Stated exercise: Please take the entries below from the first line through the line containing "ground.data.materials.append(floor)" and repeat them exactly, leaving out everything after.

Dataset records:
>>>

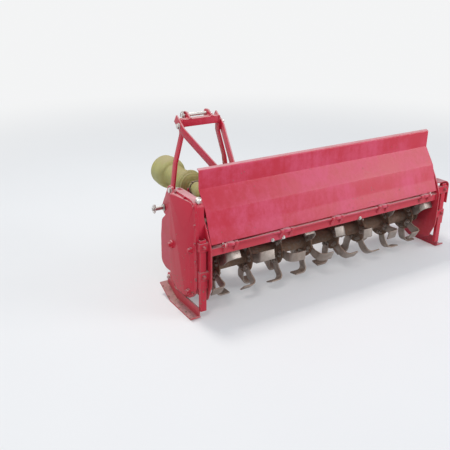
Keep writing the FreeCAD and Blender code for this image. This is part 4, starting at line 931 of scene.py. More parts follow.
def make_stage():
    settings = bpy.context.scene.tiller_stage
    floor, net, shader = new_material("floor", {"Specular IOR Level": 0.25, "Roughness": 0.75})
    where = place_on_piece(net)
    tint = blend_colour(net, noise_at(net, where, 1.4, 4.0), opaque(settings.floor), opaque(
        tuple(0.96 * c for c in settings.floor)))
    net.tree.links.new(tint, shader.inputs["Base Color"])
    seen = backdrop_rays(net)
    out = net.add("ShaderNodeVectorMath", {"operation": "LENGTH"}, {0: where}).outputs["Value"]
    far = between(net, out, FLOOR_ENDS[0], FLOOR_ENDS[1])
    share = net.math("MULTIPLY", seen, net.math("ADD", FLOOR_LIFT, net.math("MULTIPLY", far, 1.0 - FLOOR_LIFT)))
    glow = net.add("ShaderNodeEmission", inputs={0: opaque(BACKDROP), 1: 1.0})
    faded = net.add("ShaderNodeMixShader", inputs={0: share, 1: shader.outputs[0], 2: glow.outputs[0]})
    output = next(n for n in net.tree.nodes if n.type == "OUTPUT_MATERIAL")
    net.tree.links.new(faded.outputs[0], output.inputs["Surface"])
    bm = bmesh.new()
    bmesh.ops.create_grid(bm, x_segments=2, y_segments=2, size=30.0)
    ground = bpy.data.objects.new("floor", as_mesh(bm, "floor"))
    bpy.context.scene.collection.objects.link(ground)
    ground.data.materials.append(floor)

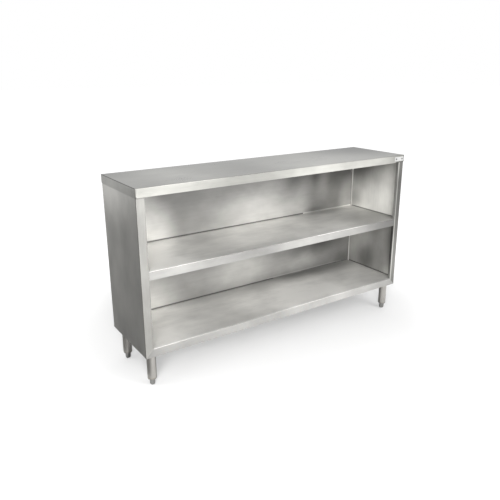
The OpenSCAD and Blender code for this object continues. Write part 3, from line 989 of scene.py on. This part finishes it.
def studio_card(name, low, high, tone):
    """Glowing grey card a millimetre above the floor that only the metal's gloss sees: a painted reflection,
    like a flag.
    """
    data = bpy.data.meshes.new(name)
    corners = (low, (high[0], low[1]), high, (low[0], high[1]))
    data.from_pydata([(x, y, MILLIMETRE) for x, y in corners], [], [(0, 1, 2, 3)])
    card = linked(name, data)
    for ray in ("camera", "diffuse", "shadow", "transmission"):
        setattr(card, "visible_" + ray, False)
    tree = stage_material(name, data)
    glow = tree.node("ShaderNodeEmission", None, {"Color": (*(tone,) * 3, 1.0), "Strength": 1.0})
    tree.node("ShaderNodeOutputMaterial", None, {"Surface": glow})


def studio_world(studio):
    """White where the camera, the metal or glass see it, and even soft light from all round."""
    world = bpy.data.worlds.new("surround")
    world.use_nodes = True
    tree = Tree(world.node_tree)
    seen = seen_white(tree)
    strength = seen + (1 - seen) * studio.surround
    sky = tree.node("ShaderNodeBackground", None, {"Color": (1, 1, 1, 1), "Strength": strength})
    tree.node("ShaderNodeOutputWorld", None, {"Surface": sky})
    bpy.context.scene.world = world


def soft_lamp(name, place, target, size, mirrored, power):
    """Large rectangular lamp that looks at a point. The metal sees it if it is mirrored, the camera never."""
    lamp = bpy.data.lights.new(name, "AREA")
    lamp.shape = "RECTANGLE"
    lamp.size, lamp.size_y = size
    lamp.energy = power
    holder = linked(name, lamp)
    holder.location = place
    holder.rotation_euler = (Vector(target) - Vector(place)).to_track_quat("-Z", "Y").to_euler()
    holder.visible_camera = False
    holder.visible_glossy = mirrored


def studio_camera(studio):
    """Camera at the photograph's place, which the scene looks through."""
    camera = bpy.data.cameras.new("camera")
    camera.lens = studio.lens
    camera.sensor_width = studio.sensor
    camera.shift_x, camera.shift_y = studio.shift
    camera.clip_start, camera.clip_end = CLIP_RANGE
    holder = linked("camera", camera)
    holder.location = studio.eye
    turn = Matrix.Rotation(studio.azimuth, 3, "Z")
    tilt = Matrix.Rotation(math.pi / 2 - studio.elevation, 3, "X")
    holder.rotation_euler = (turn @ tilt @ Matrix.Rotation(studio.roll, 3, "Z")).to_euler()
    bpy.context.scene.camera = holder


class CABINET_OT_studio(bpy.types.Operator):
    """Build the floor, the surround, the lamps, the cards and the camera"""

    bl_idname = "cabinet.studio"
    bl_label = "Build Studio"

    def execute(self, context):
        studio = context.scene.cabinet_studio
        studio_floor(studio)
        studio_world(studio)
        for name, lamp in LAMPS.items():
            soft_lamp(name, *lamp, getattr(studio, name))
        for name, (low, high) in CARDS.items():
            studio_card(name, low, high, getattr(studio, name + "_tone"))
        studio_camera(studio)
        context.scene.view_settings.view_transform = "Standard"
        return {"FINISHED"}


STEPS = (CABINET_OT_sheet_metal, CABINET_OT_legs, CABINET_OT_studs, CABINET_OT_welds, CABINET_OT_rivets,
         CABINET_OT_studio)


class CABINET_PT_sidebar(bpy.types.Panel):
    """Lists the steps in the sidebar"""

    bl_idname = "CABINET_PT_sidebar"
    bl_label = "Dish Cabinet"
    bl_space_type = "VIEW_3D"
    bl_region_type = "UI"
    bl_category = "Cabinet"

    def draw(self, context):
        for step in STEPS:
            self.layout.operator(step.bl_idname)


SETTINGS = {
    "cabinet_steel": CabinetSteelSettings,
    "cabinet_foot": CabinetFootSettings,
    "cabinet_trim": CabinetTrimSettings,
    "cabinet_studio": CabinetStudioSettings,
}


def register():
    for kind in (*SETTINGS.values(), *STEPS, CABINET_PT_sidebar):
        bpy.utils.register_class(kind)
    for name, kind in SETTINGS.items():
        setattr(bpy.types.Scene, name, PointerProperty(type=kind))


def unregister():
    for name in SETTINGS:
        delattr(bpy.types.Scene, name)
    for kind in (CABINET_PT_sidebar, *reversed(STEPS), *SETTINGS.values()):
        bpy.utils.unregister_class(kind)


def main():
    register()
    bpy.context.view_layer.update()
    bpy.ops.cabinet.sheet_metal()
    bpy.ops.cabinet.legs()
    bpy.ops.cabinet.studs()
    bpy.ops.cabinet.welds()
    bpy.ops.cabinet.rivets()
    bpy.ops.cabinet.studio()


if __name__ == "__main__":
    main()
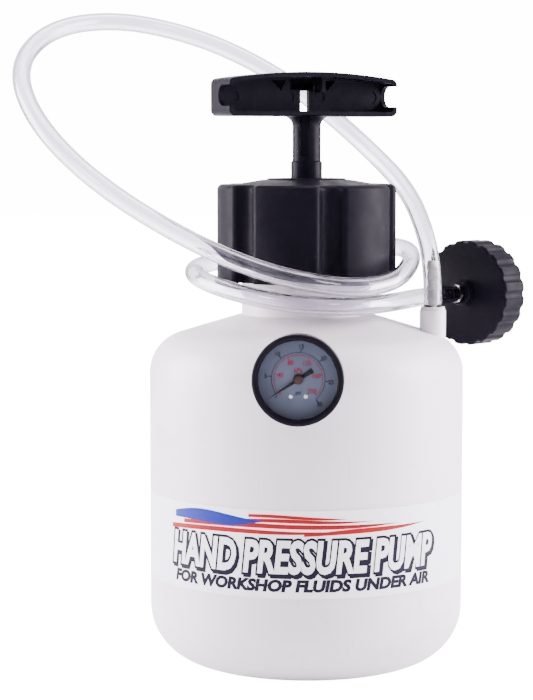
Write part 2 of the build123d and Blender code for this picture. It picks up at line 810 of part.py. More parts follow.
with BuildPart() as adapter_cap:
    with BuildSketch(cap_plane(-CAP_DEPTH)):
        Circle(CAP_R)
        with PolarLocations(CAP_R - 1.0 + SCALLOP_R, SCALLOPS):
            Circle(SCALLOP_R, mode=Mode.SUBTRACT)
    extrude(amount=CAP_DEPTH)
    outer_rim = adapter_cap.faces().sort_by(CAP_AXIS)[-1].edges()
    fillet(outer_rim, radius=1.2)
    with BuildSketch(cap_plane(-CAP_DEPTH)):
        Circle(CAP_THREAD_R)
    extrude(amount=CAP_DEPTH - CAP_PLATE, mode=Mode.SUBTRACT)
    with BuildSketch(cap_plane(-CAP_PLATE - CAP_GROOVE)):
        Circle(CAP_GROOVE_R)
    extrude(amount=CAP_GROOVE, mode=Mode.SUBTRACT)
    with BuildSketch(cap_plane(-CAP_DEPTH)):
        Circle(ADAPTER_SHANK_R + RUNNING_FIT)
    extrude(amount=CAP_DEPTH + 1, mode=Mode.SUBTRACT)

adapter_cap.part.label = "adapter_cap"
export_step(adapter_cap.part, "parts/adapter_cap.step")

with BuildPart() as adapter_gasket:
    with BuildSketch(cap_plane(-CAP_PLATE - 1.5)):
        Circle(CAP_GROOVE_R - RUNNING_FIT)
        Circle(14, mode=Mode.SUBTRACT)
    extrude(amount=1.5)

adapter_gasket.part.label = "adapter_gasket"
export_step(adapter_gasket.part, "parts/adapter_gasket.step")

with BuildPart() as adapter_fitting:
    with BuildSketch(CAP_SECTION):
        points = barb_outline(1.7, 2.7, BARB_R, HUB_LENGTH, HUB_LENGTH + 25, 4)
        Polygon(
            *points,
            (HUB_R - 0.8, HUB_LENGTH),
            (HUB_R, HUB_LENGTH - 0.8),
            (HUB_R, 0.1),
            (ADAPTER_SHANK_R, 0.1),
            (ADAPTER_SHANK_R, ADAPTER_SHANK_END),
            (1.7, ADAPTER_SHANK_END),
            align=None,
        )
    revolve(axis=CAP_AXIS)

adapter_fitting.part.label = "adapter_fitting"
export_step(adapter_fitting.part, "parts/adapter_fitting.step")

with BuildPart() as adapter_nut:
    with BuildSketch(cap_plane(-CAP_PLATE - ADAPTER_NUT - 0.1)):
        RegularPolygon(hexagon_radius(14), 6)
        Circle(ADAPTER_SHANK_R + 0.03, mode=Mode.SUBTRACT)
    extrude(amount=ADAPTER_NUT)

adapter_nut.part.label = "adapter_nut"
export_step(adapter_nut.part, "parts/adapter_nut.step")

# ---- Hose ----

hose_end = CAP_CENTRE + CAP_OUT * HUB_LENGTH
hose_lead = CAP_CENTRE + CAP_OUT * (HUB_LENGTH + 30)
HOSE_ROUTE = [
    (OUTLET_X, OUTLET_Y, HOSE_START_Z),
    (66, -3, 203),
    (62.5, 2.9, 223.9),
    (52.9, 19.4, 247),
    (30, 54, 270),
    (2, 68, 294),
    (-28, 77, 314),
    (-63, 80, 330),
    (-105, 64, 339),
    (-138, 33, 333),
    (-151, -5, 312),
    (-138, -37, 284),
    (-107, -56, 254),
    (-62, -66, 226),
    (-18, -68, 207),
    (23, -60, 199),
    (46, -40, 201),
    (55.5, -9, 210),
    (53.5, 22, 216),
    (34, 47, 216),
    (4, 59, 213),
    (-28, 54, 210),
    (-52, 33, 207),
    (-61, 2, 205),
    (-53, -27, 201),
    (-30, -47, 195),
    (0, -55, 190.5),
    (29, -45.5, 189.5),
    (47, -19, 190),
    tuple(hose_lead),
    tuple(hose_end),
]


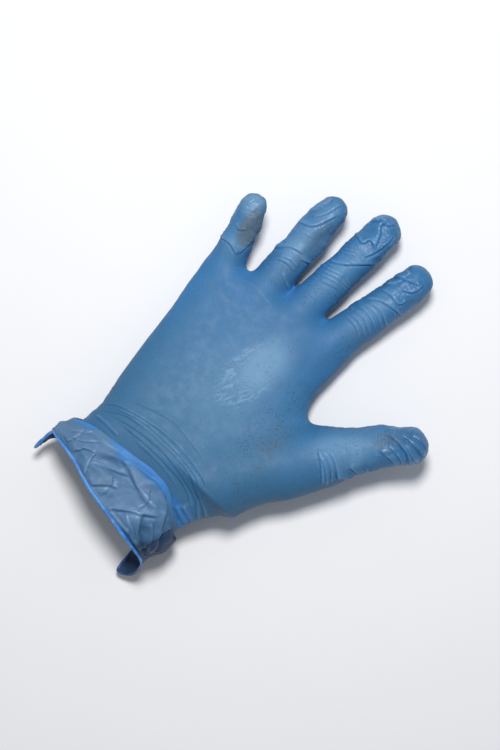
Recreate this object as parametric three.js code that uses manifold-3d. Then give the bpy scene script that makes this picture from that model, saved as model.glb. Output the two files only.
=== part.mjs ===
// Disposable dipped glove, right hand, palm up, keeping the shape of the hand that wore it.
// Millimetres. +Y runs from the cuff to the fingertips, +X to the thumb, +Z out of the palm.
// The origin is on the flat of the back of the hand, under the middle of the palm.
// The glove is one film. It is split here into the zones that bend apart from each other.
import * as THREE from "three";
import { mergeVertices } from "three/addons/utils/BufferGeometryUtils.js";
import Module from "manifold-3d";

// ---- driving dimensions ----
const WALL = 0.8; // thickness of each shell
const GAP = 0.3; // clearance between neighbouring zones
const FINGER_SIDES = 16;
const PALM_SIDES = 28;
const CUFF_SIDES = 36;
const FLATTEN = 0.94; // a finger's thickness over its width

// root is where the finger's axis passes the crotches beside it; stations along the axis count from there.
// yaw turns the finger towards the thumb, pitch lifts it off the back of the hand.
// joints are the hinge stations of knuckle, middle and tip joint; folds are half the length of each fold.
const FINGERS = [
  {
    name: "index",
    root: [25, 66, 12.2],
    yaw: 9.5,
    pitch: 6,
    length: 54,
    radius: { root: 11, knuckle: 10.6, middle: 9.6, tip: 9.0 },
    joints: [7, 23, 39],
    folds: [4, 4, 2.5],
  },
  {
    name: "middle",
    root: [0, 62, 12.2],
    yaw: 1.7,
    pitch: 5,
    length: 64.5,
    radius: { root: 10.8, knuckle: 10.5, middle: 9.8, tip: 9.2 },
    joints: [8, 27, 46],
    folds: [4, 4, 2.5],
  },
  {
    name: "ring",
    root: [-22.5, 55, 12.2],
    yaw: -4,
    pitch: 6,
    length: 58.8,
    radius: { root: 10.4, knuckle: 10.2, middle: 9.5, tip: 8.9 },
    joints: [8, 25, 42],
    folds: [4, 4, 2.5],
  },
  {
    name: "little",
    root: [-45.4, 47.5, 12],
    yaw: -19,
    pitch: 20,
    length: 41.5,
    radius: { root: 9.8, knuckle: 9.2, middle: 8.1, tip: 7.5 },
    joints: [6, 18.5, 29.5],
    folds: [3.6, 3.6, 2.3],
  },
];

const THUMB = {
  name: "thumb",
  root: [63.2, 8.5, 20],
  yaw: 37.8,
  pitch: 5,
  roll: -50, // turns the pad towards the fingers
  length: 58,
  radius: { root: 14.2, knuckle: 13.2, middle: 12.0, tip: 10.9 },
  joints: [8, 34],
  folds: [4.5, 4],
};
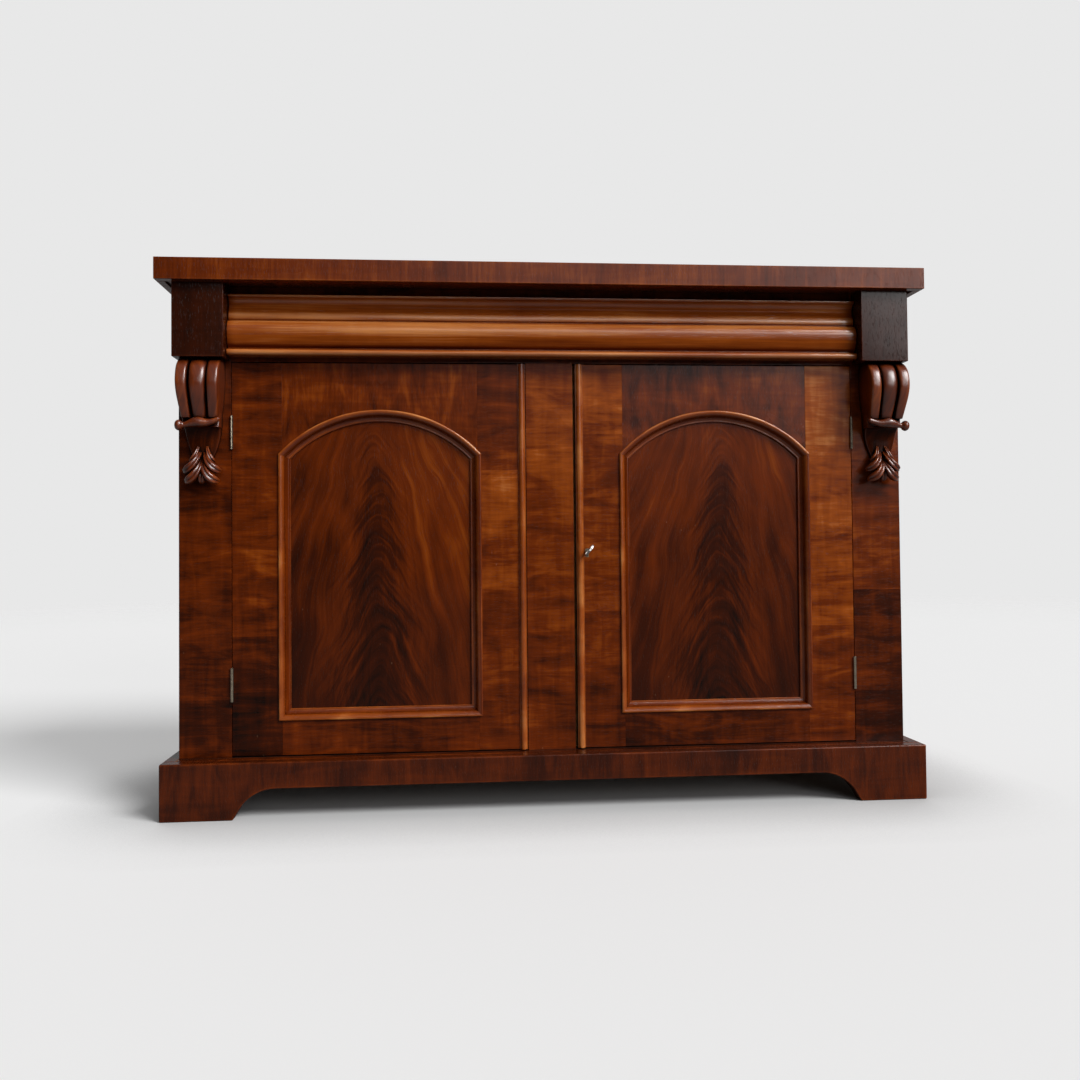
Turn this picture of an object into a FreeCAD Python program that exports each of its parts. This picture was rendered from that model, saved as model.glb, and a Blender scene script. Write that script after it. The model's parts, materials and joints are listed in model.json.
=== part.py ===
import FreeCAD, Part

# Victorian mahogany chiffonier: a low two-door cupboard with one full-width frieze drawer.
#
# +X is the width, +Y the back and +Z up, in millimetres. The origin is the middle of the
# footprint on the floor. Depths are written from the face plane, the plane of the doors'
# front faces: a negative depth stands proud of it, a positive depth lies behind it.

import math
import os

from FreeCAD import Vector

# ---------------------------------------------------------------- driving dimensions
# Carcass
carcass_width = 1258.0
carcass_depth = 385.0            # face plane to the rear of the back boards
body_height = 798.0              # plinth's ledge to the underside of the top
board_thickness = 20.0           # carcass sides
stile_thickness = 22.0           # pilasters, the carcass's front stiles
pilaster_width = 87.0
bottom_thickness = 18.0
back_thickness = 12.0
back_board_count = 6
back_rebate = 10.0               # how far the back boards lap the carcass sides

# Top
top_thickness = 33.0
top_side_overhang = 25.0
top_projection = 60.0
top_arris = 1.5

# Frieze
block_width = 84.0
block_projection = 46.0
block_height = 128.0
block_arris = 1.2
upper_rail_thickness = 20.0
lower_rail_thickness = 18.0
rail_depth = 60.0
dust_board_thickness = 10.0
runner_width = 42.0              # how far a runner reaches under the drawer
runner_tongue = 6.0              # dust board's tongue in the runners' grooves
guide_height = 30.0
guide_gap = 1.5                  # drawer side to its guide
kicker_width = 22.0
kicker_gap = 1.6                 # drawer side to the kicker above it

# Centre muntin and door stop
muntin_width = 82.0
stop_lap = 12.0                  # how far the stop reaches behind each door
stop_thickness = 12.0

# Doors
door_thickness = 22.0
door_hinge_gap = 1.0
door_top_gap = 1.8
door_bottom_gap = 2.0
left_closing_gap = 1.2
right_closing_gap = 4.5
door_back_clearance = 0.4
stile_face_width = 77.0          # door edge to the outer line of the panel moulding
bottom_rail_face = 58.0
top_rail_face = 80.0             # door top to the crown of the panel moulding
arch_rise = 76.0
panel_thickness = 7.0
panel_depth = 12.0               # face plane to the panel's front
panel_lap = 9.0                  # how far the panel laps the frame in its rebate
panel_clearance = 0.5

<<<

Reply to the exercise:
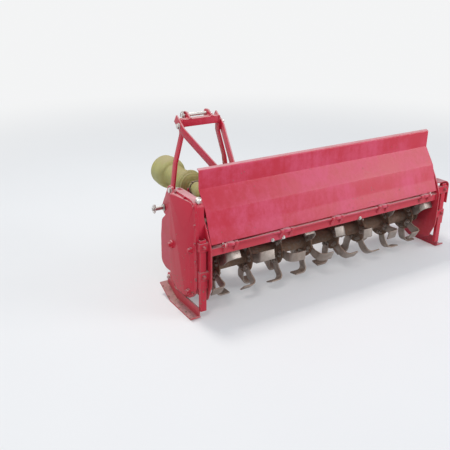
Keep writing the FreeCAD and Blender code for this image. This is part 4, starting at line 931 of scene.py. More parts follow.
def make_stage():
    settings = bpy.context.scene.tiller_stage
    floor, net, shader = new_material("floor", {"Specular IOR Level": 0.25, "Roughness": 0.75})
    where = place_on_piece(net)
    tint = blend_colour(net, noise_at(net, where, 1.4, 4.0), opaque(settings.floor), opaque(
        tuple(0.96 * c for c in settings.floor)))
    net.tree.links.new(tint, shader.inputs["Base Color"])
    seen = backdrop_rays(net)
    out = net.add("ShaderNodeVectorMath", {"operation": "LENGTH"}, {0: where}).outputs["Value"]
    far = between(net, out, FLOOR_ENDS[0], FLOOR_ENDS[1])
    share = net.math("MULTIPLY", seen, net.math("ADD", FLOOR_LIFT, net.math("MULTIPLY", far, 1.0 - FLOOR_LIFT)))
    glow = net.add("ShaderNodeEmission", inputs={0: opaque(BACKDROP), 1: 1.0})
    faded = net.add("ShaderNodeMixShader", inputs={0: share, 1: shader.outputs[0], 2: glow.outputs[0]})
    output = next(n for n in net.tree.nodes if n.type == "OUTPUT_MATERIAL")
    net.tree.links.new(faded.outputs[0], output.inputs["Surface"])
    bm = bmesh.new()
    bmesh.ops.create_grid(bm, x_segments=2, y_segments=2, size=30.0)
    ground = bpy.data.objects.new("floor", as_mesh(bm, "floor"))
    bpy.context.scene.collection.objects.link(ground)
    ground.data.materials.append(floor)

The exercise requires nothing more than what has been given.